Defendant objected to this testimony and out of the hearing of the jury interrogated Officer Lyons as to what occurred. That testimony disclosed that when arrested, May and Whitling were in a 1964 Chevrolet. About thirty minutes later, officers located a 1963 Pontiac Sedan parked in the rear of a parking center. It was ascertained that this car was the property of Whitling. The officers examined the car for fingerprints and searched the car and in the glove compartment and trunk found the Carver credit cards. Neither May nor Whitling were present when the car was found or when it was searched. No one testified that they had ever seen May in the car, and there was no evidence to show that he had ever used the car or even been in it.

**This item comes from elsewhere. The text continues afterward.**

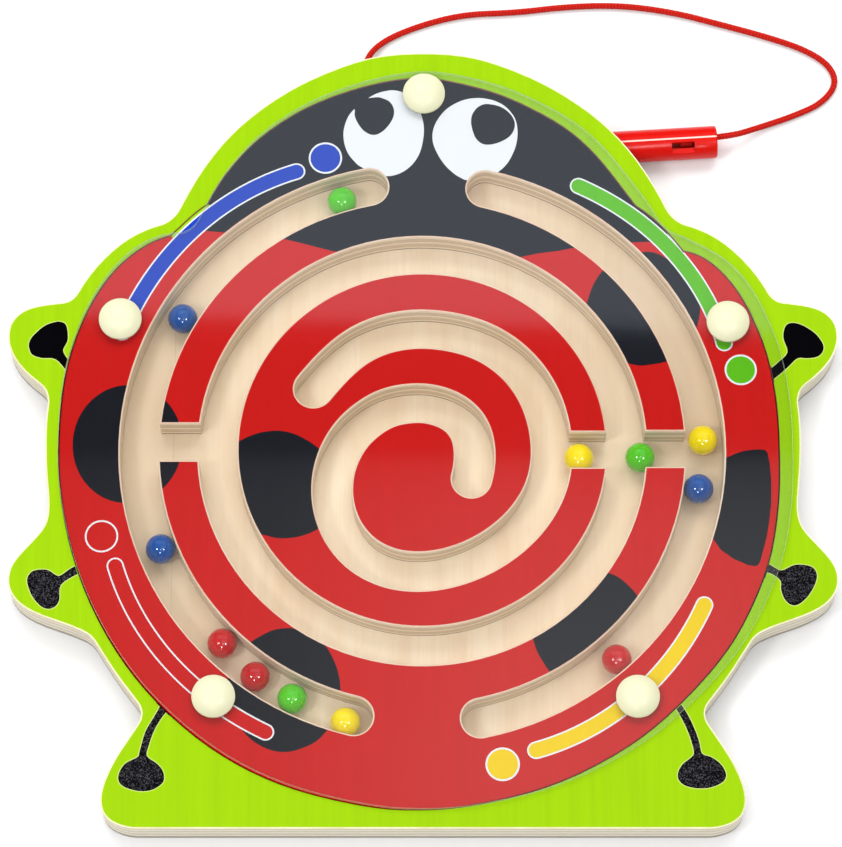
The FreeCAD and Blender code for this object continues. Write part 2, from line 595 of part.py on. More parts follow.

The trial court overruled defendant’s objection to this evidence on the basis that defendant May had no standing to object to the search of the Whitling car in which the credit cards were found. We agree. The recent decision of the United States Court of Appeals for the Eighth Circuit in United States v. Goldenstein, No. 71-1294, and United States v. John Larry Ray, No. 71-1342, 456 F.2d 1006, decided March 23, 1972, is directly in point. In that case, Goldenstein and Ray were charged with bank robbery of a bank at St. Peters, Missouri. At the trial the government offered in evidence against both de*455fendants currency in the amount of $12,900 which Portland, Oregon, police found in the search of a hotel room in which Gold-enstein was the registered guest. The officers had no search warrant and the search was not incident to an arrest, as Goldenstein was not present at the time. The government contended that the evidence was admissible under the emergency or hot pursuit doctrine, and offered evidence in support thereof, but for reasons not pertinent here the court held that the evidence was not admissible against Gold-enstein and reversed his conviction. However, the conviction of Ray was affirmed. In overruling Ray’s contention that admission of the money as to him was reversible error, the court said:

“He urges that the introduction in evidence of the money seized from Golden-stein’s room resulted in severe prejudice to him. The seized money is admissible as to Ray. The exclusionary rule of Weeks v. United States, 232 U.S. 383, 34 S.Ct. 341, 58 L.Ed. 652, and Mapp v. Ohio, supra [367 U.S. 643, 81 S.Ct. 1684, 6 L.Ed.2d 1081], applies only to a party from whom the property had been illegally seized in violation of Fourth Amendment rights. Evidence illegally obtained from one defendant is not excludable against a co-defendant when the Fourth Amendment rights of the co-defendant have not been violated by the search and seizure. Alderman v. United States, 394 U.S. 165, 89 S.Ct. 961, 22 L.Ed.2d 176; Standard Oil Co. v. State of Iowa, 8 Cir., 408 F.2d 1171, 1174-1175.

“There is no evidence that Ray was in Portland or that he had any occupancy rights in the Portland hotel room assigned to Goldenstein. No constitutional right of Ray’s was violated by the seizure. Thus if Ray were tried alone, the seized money would be admissible against him provided there is other substantial evidence connecting him with the robbery and with Golden-stein.”

Paraphrasing the above holding, there was no evidence that May had been in Whitling’s car or had any occupancy rights therein. There was no evidence that he had ever driven it or ever been a passenger in it, or even been seen around it. At the time of their arrest, May and Whitling were in a Chevrolet. Hence, the testimony as to the credit cards was admissible against May under the doctrine of the John Larry Ray case even if it be assumed that the search was unlawful as to Whit-ling, the owner of the automobile. Under the Ray case, all that was required was that there be other substantial evidence connecting defendant May with the Holiday Inn robbery and with Whitling. There was such testimony in the eyewitness testimony of Carver, who positively testified that both men were present and participated in the robbery and that at that time defendant took from him a package of credit cards. We hold that the admission of the evidence in question was not reversible error.

Defendant’s third point is that the court erred in denying him a continuance for the purpose of either bringing witnesses to the trial or taking their depositions. Defendant sought to establish an alibi by showing that he was in Oil City, Pennsylvania, on October 28 and that he purchased an automobile there on the morning of October 30, 1967.

The record on appeal does not show any application for continuance by the defendant. Instead, it shows that the case was called for trial and the defendant announced ready. Furthermore, the transcript shows that prior to the trial, defendant’s counsel had taken the depositions of the witnesses to whom he refers by means of interrogatories, and all of such testimony and attached exhibits were offered in evidence and heard by the jury. Those depositions provided the jury with the testimony of these Pennsylvania people that defendant was in Oil City on October 28 and purchased a car on the morning of October 30. We overrule defendant’s third assignment.

*456Finally, defendant complains that language used in the state’s closing argument was abusive and unduly prejudicial. He concedes that no objection of any kind was made to the argument, but suggests that it constituted plain error. We do not agree.

Judgment affirmed.

MORGAN, P. ]., and HENLEY, J., concur. DONNELLY, J., not sitting.